Packard, a painter, added that her feelings come not from being Bohm’s granddaughter but from having voted for Peake. “What’s next?” she said. “What’s the next thing? There will be one. Don’t they care about tradition? Does it only start when Sarah Peake moves to town? I feel disgust and embarrassment. It should be an embarrassment to the gay community.”
(Peake and the other four selectmen are gay.)
Two weeks ago Peake had brought up the idea of allowing the wall space behind the selectmen’s desk to be used as part of the ongoing rotation of the town’s art collection. That meant that the Bohm painting would potentially be moved, at the discretion of the Art Commission.
Peake said at the time that she wanted to congratulate the Provincetown Art Association and Museum on its expansion and re-opening, which had occurred the weekend before. Peake said she was proud of the many works of art from the town collection that were shown at PAAM. She noted too that the Bohm painting behind the selectmen did not include any women.

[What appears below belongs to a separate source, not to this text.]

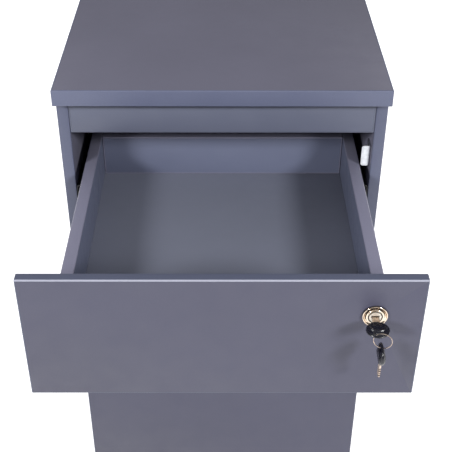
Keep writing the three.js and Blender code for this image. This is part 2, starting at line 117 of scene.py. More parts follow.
def material(name, color, roughness, metallic=0.0, spread=0.05, patch=6.0, grain=1500.0,
             bump=0.02 * MM, gloss_spread=0.06, stretch=None, coat=0.0):
    """A procedural finish: slow colour patches, finer speckle, uneven gloss and a fine raised grain."""
    made = bpy.data.materials.new(name)
    made.use_nodes = True
    tree = made.node_tree
    shader = tree.nodes["Principled BSDF"]
    shader.inputs["Metallic"].default_value = metallic
    shader.inputs["IOR"].default_value = IOR
    shader.inputs["Coat Weight"].default_value = coat
    shader.inputs["Coat Roughness"].default_value = COAT_ROUGHNESS
    coords = tree.nodes.new("ShaderNodeTexCoord")

    patches = noise(tree, coords, patch, PATCH_DETAIL)
    speckle = noise(tree, coords, grain * SPECKLE_PER_GRAIN, SPECKLE_DETAIL, stretch)
    both = tree.nodes.new("ShaderNodeMix")
    both.inputs["Factor"].default_value = SPECKLE_SHARE
    tree.links.new(patches.outputs["Fac"], both.inputs["A"])
    tree.links.new(speckle.outputs["Fac"], both.inputs["B"])
    ramp = tree.nodes.new("ShaderNodeValToRGB")
    for element, stop, share in zip(ramp.color_ramp.elements, RAMP_STOPS, (1 - spread, 1 + spread)):
        element.position = stop
        element.color = (*(min(1.0, c * share) for c in color), 1)
    tree.links.new(both.outputs["Result"], ramp.inputs["Fac"])
    tree.links.new(ramp.outputs["Color"], shader.inputs["Base Color"])

    smears = noise(tree, coords, patch * SMEARS_PER_PATCH, SMEAR_DETAIL, stretch)
    gloss = ranged(tree, smears.outputs["Fac"], roughness - gloss_spread, roughness + gloss_spread)
    tree.links.new(gloss.outputs["Result"], shader.inputs["Roughness"])

    raised = noise(tree, coords, grain, RELIEF_DETAIL, stretch)
    relief = tree.nodes.new("ShaderNodeBump")
    relief.inputs["Strength"].default_value = 1.0
    relief.inputs["Distance"].default_value = bump
    tree.links.new(raised.outputs["Fac"], relief.inputs["Height"])
    tree.links.new(relief.outputs["Normal"], shader.inputs["Normal"])
    return made


LAMINATE = material("laminate_face", (0.129, 0.127, 0.173), 0.46, bump=0.035 * MM)
# Painted shade: the drawer fronts take a much darker copy of the same laminate
LAMINATE_FRONT_SHADED = material("laminate_front_painted_shade", (0.070, 0.070, 0.109), 0.46, bump=0.035 * MM)
# Painted shade: the drawer box takes a slightly darker, bluer copy of the same laminate, toned to the light
# inside the drawer
LAMINATE_BOX_SHADED = material("laminate_box_painted_shade", (0.112, 0.125, 0.188), 0.46, bump=0.035 * MM)
# Painted shade: the rail under the top's overhang takes a darker copy of the same laminate
LAMINATE_RAIL_SHADED = material("laminate_rail_painted_shade", (0.104, 0.114, 0.163), 0.46, bump=0.035 * MM)
# Painted light: the drawer floors take a lighter copy of the same laminate
LAMINATE_FLOOR_LIT = material("laminate_drawer_floor", (0.150, 0.160, 0.208), 0.46, bump=0.035 * MM)
BAND_CARCASS = material("laminate_edge_band", (0.097, 0.107, 0.166), 0.42, grain=700, bump=0.02 * MM)
# Painted light: the top's edges take a lighter copy of the carcass's edge band
BAND_TOP_LIT = material("top_edge_band_painted_light", (0.115, 0.128, 0.200), 0.42, grain=700, bump=0.02 * MM)
BAND_FRONT = material("front_edge_band", (0.079, 0.089, 0.140), 0.40, grain=700, bump=0.02 * MM)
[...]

This week Peake called her final comment, about the absence of women from the painting, “hyperbole” that was interpreted incorrectly. She said she takes “a great deal of civic pride” in the town’s art collection and feels the Art Commission has done a good job in preserving and rotating the artwork. “It was never my intent to show any disrespect of the Pilgrims or the descendants of the Pilgrims,” Peake said.
According to Selectman Richard Olson, who has studied the town’s history, the Bohm painting does not reflect the signing of the Mayflower Compact, which occurred aboard the ship itself, in the captain’s quarters. “It’s a made-up scene in my mind,” Olson said this week, and he recommended visiting the Bas Relief park behind Town Hall to see a more accurate depiction of the Compact signing.
Also, Art Commission chair Steve Borkowski said that members of his board had not approached Peake or any selectman about moving the Bohm painting, or using the wall space behind the selectmen’s desk. Borkowski added that the painting has not hung behind the desk for 60 years, as Avellar claimed. Borkowski said that from his board’s research, the painting hung for many years on two hooks on the folding doors between the Judge Welsh Room and Caucus Hall.
Borkowski added that the 1988 town report shows the selectmen in the Judge Welsh Room, with another painting, not the Bohm painting, behind them.
Even the selectmen were at odds with each other Monday night over the painting. Selectmen Olson and Michele Couture stuck with their votes from two weeks ago to allow the painting to be moved. “So you’re changing your vote from last week?” Couture asked Peake at one point.
“Yes,” Peake replied.
Olson added that “it was only four or five letters” of complaint the board had received. “It’s not as if we’re disrespecting the Mayflower Compact, because it is not the Mayflower Compact,” he said, describing the complaints as a “chorus of indignation.”
Board of Selectmen chair Cheryl Andrews, on the other side, asked the board members to “stop to consider why people are riled.” “It’s a very large, well-known painting that has been in the same spot for a long time, and means something to people,” Andrews said. She added that as elected representatives of the town’s citizens, the board should reconsider its vote, that board members had “better things to do than upsetting people,” and to stop “chuckling” about it all.
And Selectman David Nicolau, who was on vacation for the first vote, said he had watched the previous meeting on T.V. and found Peake’s comments to be taken out of context. “Primarily it was about the art and the art being moved around,” Nicolau said. He added, though, that he felt the board had “bigger fish to fry” and the painting should be left where it is.
In the end, the board voted 3-2 to leave the painting where it is.